» Dataset extract
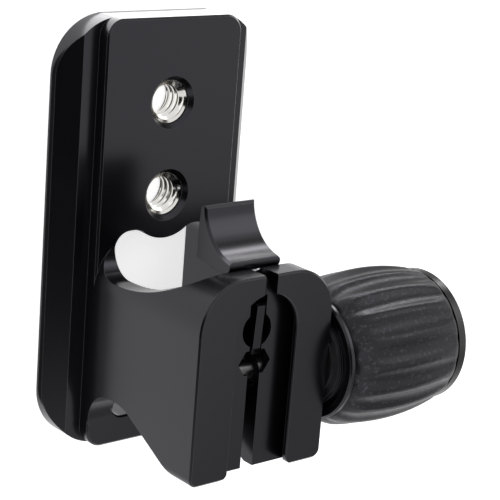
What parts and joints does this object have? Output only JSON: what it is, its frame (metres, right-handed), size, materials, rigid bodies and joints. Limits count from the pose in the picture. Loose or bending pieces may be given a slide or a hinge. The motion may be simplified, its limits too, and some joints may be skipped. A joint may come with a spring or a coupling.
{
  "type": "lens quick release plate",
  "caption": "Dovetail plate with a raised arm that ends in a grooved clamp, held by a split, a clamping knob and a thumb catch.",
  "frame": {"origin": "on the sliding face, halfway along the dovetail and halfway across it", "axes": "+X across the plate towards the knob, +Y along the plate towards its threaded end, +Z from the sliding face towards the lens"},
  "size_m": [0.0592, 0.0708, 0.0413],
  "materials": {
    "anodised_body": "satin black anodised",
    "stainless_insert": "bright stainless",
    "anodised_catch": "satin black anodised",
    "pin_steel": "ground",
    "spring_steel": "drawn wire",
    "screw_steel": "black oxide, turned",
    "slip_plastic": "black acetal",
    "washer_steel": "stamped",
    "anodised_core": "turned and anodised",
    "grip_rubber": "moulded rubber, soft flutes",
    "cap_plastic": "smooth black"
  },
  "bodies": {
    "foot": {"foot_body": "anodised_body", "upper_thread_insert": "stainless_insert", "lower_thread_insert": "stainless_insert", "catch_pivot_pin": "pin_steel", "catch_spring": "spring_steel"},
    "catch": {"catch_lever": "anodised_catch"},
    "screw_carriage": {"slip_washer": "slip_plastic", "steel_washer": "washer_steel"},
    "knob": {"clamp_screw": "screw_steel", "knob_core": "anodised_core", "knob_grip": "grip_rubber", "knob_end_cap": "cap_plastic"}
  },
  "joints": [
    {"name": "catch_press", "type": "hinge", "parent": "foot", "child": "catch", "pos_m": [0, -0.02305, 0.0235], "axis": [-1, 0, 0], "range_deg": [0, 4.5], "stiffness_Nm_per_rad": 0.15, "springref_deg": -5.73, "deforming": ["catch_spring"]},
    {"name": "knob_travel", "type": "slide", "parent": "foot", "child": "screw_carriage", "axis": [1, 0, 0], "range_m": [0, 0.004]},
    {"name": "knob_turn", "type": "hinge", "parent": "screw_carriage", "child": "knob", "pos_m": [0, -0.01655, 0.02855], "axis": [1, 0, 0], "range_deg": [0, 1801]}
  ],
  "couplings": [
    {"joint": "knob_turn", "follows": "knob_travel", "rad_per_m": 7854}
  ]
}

» Exercise prompt
Would you reproduce the material above in full, exactly as given?

» Reply
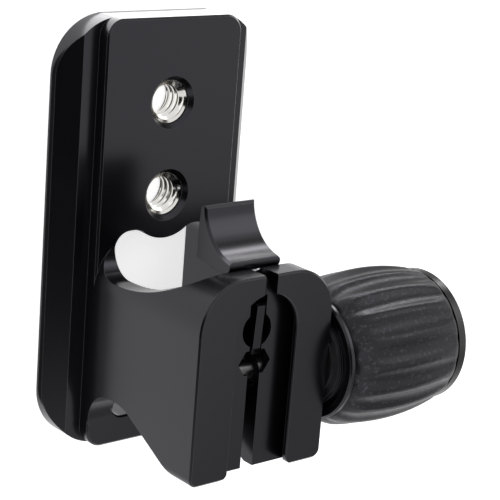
What parts and joints does this object have? Output only JSON: what it is, its frame (metres, right-handed), size, materials, rigid bodies and joints. Limits count from the pose in the picture. Loose or bending pieces may be given a slide or a hinge. The motion may be simplified, its limits too, and some joints may be skipped. A joint may come with a spring or a coupling.
{
  "type": "lens quick release plate",
  "caption": "Dovetail plate with a raised arm that ends in a grooved clamp, held by a split, a clamping knob and a thumb catch.",
  "frame": {"origin": "on the sliding face, halfway along the dovetail and halfway across it", "axes": "+X across the plate towards the knob, +Y along the plate towards its threaded end, +Z from the sliding face towards the lens"},
  "size_m": [0.0592, 0.0708, 0.0413],
  "materials": {
    "anodised_body": "satin black anodised",
    "stainless_insert": "bright stainless",
    "anodised_catch": "satin black anodised",
    "pin_steel": "ground",
    "spring_steel": "drawn wire",
    "screw_steel": "black oxide, turned",
    "slip_plastic": "black acetal",
    "washer_steel": "stamped",
    "anodised_core": "turned and anodised",
    "grip_rubber": "moulded rubber, soft flutes",
    "cap_plastic": "smooth black"
  },
  "bodies": {
    "foot": {"foot_body": "anodised_body", "upper_thread_insert": "stainless_insert", "lower_thread_insert": "stainless_insert", "catch_pivot_pin": "pin_steel", "catch_spring": "spring_steel"},
    "catch": {"catch_lever": "anodised_catch"},
    "screw_carriage": {"slip_washer": "slip_plastic", "steel_washer": "washer_steel"},
    "knob": {"clamp_screw": "screw_steel", "knob_core": "anodised_core", "knob_grip": "grip_rubber", "knob_end_cap": "cap_plastic"}
  },
  "joints": [
    {"name": "catch_press", "type": "hinge", "parent": "foot", "child": "catch", "pos_m": [0, -0.02305, 0.0235], "axis": [-1, 0, 0], "range_deg": [0, 4.5], "stiffness_Nm_per_rad": 0.15, "springref_deg": -5.73, "deforming": ["catch_spring"]},
    {"name": "knob_travel", "type": "slide", "parent": "foot", "child": "screw_carriage", "axis": [1, 0, 0], "range_m": [0, 0.004]},
    {"name": "knob_turn", "type": "hinge", "parent": "screw_carriage", "child": "knob", "pos_m": [0, -0.01655, 0.02855], "axis": [1, 0, 0], "range_deg": [0, 1801]}
  ],
  "couplings": [
    {"joint": "knob_turn", "follows": "knob_travel", "rad_per_m": 7854}
  ]
}